Being kind to myself involves the following:

  • No arguing with strangers on the internet. It’s draining and not worth it to me. I just don’t engage, which means I definitely share less than I used to on social media.
  • Turn off all notifications outside of working hours except those that are related to a real emergency (PagerDuty, for example).
  • Don’t try to do more than one thing at a time. Multitasking is a myth and I can’t do my best work if I’m juggling too many things.
  • Treat no as a kindness. Saying yes to something I don’t have time for isn’t kind – because I’ll either not get it done, or I’ll half-ass it. If it’s really important, then something else will have to not happen.
  • Admitting when I’m not well, and taking time to recover. This one’s really hard, because I work from home so the bar to call in sick feels higher than it should be.

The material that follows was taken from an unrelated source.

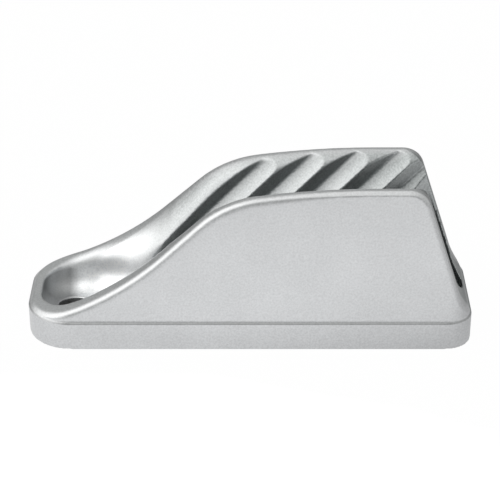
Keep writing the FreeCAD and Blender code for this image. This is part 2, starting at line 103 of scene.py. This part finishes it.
# Painted light and shade in the screw recess: where its brightness changes, and by how much
PAINTED_RECESS_SIDES = (5.9 * MM, 6.3 * MM)
PAINTED_RECESS_TAIL = -30.9 * MM
RECESS_SHADE_TOP = (4.5 * MM, 4.85 * MM)
RECESS_SHADE_END = (-27.2 * MM, -25.8 * MM)
RECESS_SHADE_LOSS = -0.42
RECESS_HIGHLIGHT_START = (-27.2 * MM, -24.8 * MM)
RECESS_HIGHLIGHT_END = (-18 * MM, -13 * MM)
RECESS_HIGHLIGHT_SIDE = (1.5 * MM, 3.6 * MM)
RECESS_HIGHLIGHT_FLOOR = -0.22
RECESS_HIGHLIGHT_GAIN = 0.5

# The painted shade line in the crease of the ledge: its height and edge, and the inner places that it
# leaves out
LEDGE_HEIGHT = 4.3 * MM
LEDGE_SHADE_EDGE = (0.05 * MM, 0.2 * MM)
UNSHADED_HALF_WIDTH = 6.6 * MM
UNSHADED_MIDDLE = 0.45 * MM
UNSHADED_HALF_LENGTH = 31.35 * MM

# How the fine grain and the faint clouds change the metal
NOISE_SPAN = (0.3, 0.7)
NOISE_DETAIL = 3.0
GRAIN_ROUGHNESS = 0.6
CLOUD_ROUGHNESS = 0.5
CLOUD_WIDTH = 8 * MM
DARK_GRAIN = 0.86
JAW_DARKER = 0.12
BRIGHT_GRAIN = 1.08
CLOUD_TONES = (0.97, 1.02)
GLOSS_SPREAD = (-0.05, 0.06)

# The table, and the brightness that gloss sees on it from one place to another: painted shade behind
# the cleat's head, beside its front, behind it and far off
TABLE_SIZE = 4.0
TABLE_DROP = 0.05 * MM
FOOTPRINT_MARGIN = 2.5 * MM
SHADE_PLACE = (50 * MM, 18 * MM)
SHADE_REACH = (15 * MM, 65 * MM)
OPEN_TABLE = 1.13
FAR_REACH = (90 * MM, 300 * MM)
FAR_TABLE = 0.4
FRONT_REACH = (-24 * MM, -9 * MM)
FRONT_TABLE = 0.8
BACK_REACH = (0.0, 60 * MM)
BACK_TABLE = 0.4
PAINT_TONES = (0.12, 0.9)
WHITE_SHARE = 0.98

# The studio: each wall's direction, and how near to it a ray first meets its light and has it all
WALLS = {
    "ceiling_glow": ((0.0, -0.2, 0.98), 0.6, 1.0),
    "front_glow": ((0.0, -1.0, 0.0), 0.5, 1.0),
    "left_glow": ((-0.84, -0.2, 0.5), 0.6, 1.0),
    "back_glow": ((-0.12, 0.85, 0.5), 0.4, 0.95),
    "right_glow": ((0.95, -0.1, 0.3), 0.5, 1.0),
}
GLOW_COLOUR = (1.01, 1.0, 0.985)
SHADE_COLOUR = (0.92, 1.02, 1.0)

# The lamps, each with its place and width, and where they and the camera point
LAMPS = {
    "overhead": ((-0.05, -0.28, 0.48), 0.34),
    "left": ((-0.45, -0.2, 0.22), 0.3),
}
LAMP_AIM = (0, 0, 10 * MM)
CAMERA_AIM = (0.13 * MM, 0, 11.19 * MM)
NEAREST_VIEW = 10 * MM


class CastingSettings(bpy.types.PropertyGroup):
    """Sizes and colours of the cast metal."""

    voxel: bpy.props.FloatProperty(
        name="Skin cell", description="Cell size of the skin that softens the casting's edges",
        default=0.15 * MM, min=0.1 * MM, max=1.0 * MM, subtype="DISTANCE", precision=5)
    softening: bpy.props.IntProperty(
        name="Edge softening", description="Passes of smoothing that round every edge a little",
        default=3, min=0, max=30)
    rounding: bpy.props.IntProperty(
        name="Ramp rounding", description="Further passes that round the edges of the ramp",
        default=64, min=0, max=200)
    recess_rounding: bpy.props.IntProperty(
        name="Recess rounding", description="Further passes that hollow the sides of the screw recess",
        default=600, min=0, max=900)
    triangles: bpy.props.IntProperty(
        name="Triangles", description="Most triangles that the finished skin may have",
        default=190000, min=10000, max=199000)
    # Painted shade between the toothed jaws: how much of the metal's colour it keeps
    valley_shade_tint: bpy.props.FloatVectorProperty(
        name="Jaw tint", description="How much of the metal's colour the unrubbed jaws keep",
        default=(0.82, 0.835, 0.83), size=3, min=0.0, max=1.0, subtype="COLOR")
    # Painted shade in the crease of the ledge over the plinth: how bright its line is
    seam: bpy.props.FloatProperty(
        name="Seam", description="How bright the line of dirt on the ledge over the plinth is",
        default=0.68, min=0.0, max=1.0, subtype="FACTOR")
    metal_colour: bpy.props.FloatVectorProperty(
        name="Metal", description="Colour of the blasted aluminium",
        default=(0.66, 0.67, 0.68), size=3, min=0.0, max=1.0, subtype="COLOR")
    roughness: bpy.props.FloatProperty(
        name="Roughness", description="How matt the blasted skin is",
        default=0.36, min=0.0, max=1.0, subtype="FACTOR")
    grain: bpy.props.FloatProperty(
        name="Grain", description="Width of one grain of the blasted skin",
        default=0.28 * MM, min=0.05 * MM, max=2.0 * MM, subtype="DISTANCE", precision=5)
    grain_depth: bpy.props.FloatProperty(
        name="Grain depth", description="Depth of the grain",
        default=0.012 * MM, min=0.0, max=0.2 * MM, subtype="DISTANCE", precision=5)


class StudioSettings(bpy.types.PropertyGroup):
    """The table, the lamps and the camera."""

    overhead: bpy.props.FloatProperty(
        name="Overhead lamp", description="Power of the large lamp above and in front",
        default=0.06, min=0.0, unit="POWER")
    left: bpy.props.FloatProperty(
        name="Left lamp", description="Power of the lamp to the left of the camera",
        default=0.05, min=0.0, unit="POWER")
    surround: bpy.props.FloatProperty(
        name="Surround", description="Strength of the plain light that comes from everywhere",
        default=0.10, min=0.0, max=2.0)
    ceiling_glow: bpy.props.FloatProperty(
        name="Ceiling glow", description="Strength of the studio's ceiling",
        default=0.85, min=0.0, max=4.0)
    front_glow: bpy.props.FloatProperty(
        name="Front glow", description="Strength of the studio's wall behind the camera",
        default=0.4, min=0.0, max=4.0)
    left_glow: bpy.props.FloatProperty(
        name="Left glow", description="Strength of the studio's bright upper left",
        default=1.6, min=0.0, max=4.0)
    back_glow: bpy.props.FloatProperty(
        name="Back glow", description="Strength of the studio's grey back wall",
        default=0.38, min=0.0, max=4.0)
    right_glow: bpy.props.FloatProperty(
        name="Right glow", description="Strength of the studio's grey right wall",
        default=0.6, min=0.0, max=4.0)
    table_shade: bpy.props.FloatProperty(
        name="Table shade", description="Brightness that gloss shows on the shaded table",
        default=0.7, min=0.0, max=1.0, subtype="FACTOR")
    height: bpy.props.FloatProperty(
        name="Camera height", description="Angle of the camera above the table",
        default=math.radians(30.087), subtype="ANGLE")
    distance: bpy.props.FloatProperty(
        name="Camera distance", description="Distance from the camera to the middle of the cleat",
        default=250 * MM, min=50 * MM, subtype="DISTANCE")
    focal: bpy.props.FloatProperty(
        name="Focal length", description="Focal length of the lens in pixels of the picture",
        default=1701.6, min=100.0)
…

I think enumerating your boundaries, needs and wants is helpful. Once you know what they are, you can communicate them to your family, friends, manager and peers. I love having the “exchange of needs” conversation with my manager. It helps set expectations for both of us, and makes working together a lot easier – because we both know what to expect, and have easy ways to measure if we’re asking for something that’s beyond those expectations.

I think a lot of us grew up thinking that taking time for ourselves was selfish, and it just isn’t. We can’t be effective for others if we’re not kind to ourselves – and part of that kindness is balancing the giving with recovery and personal growth.

I hope this helps. Healthy boundaries create healthy relationships.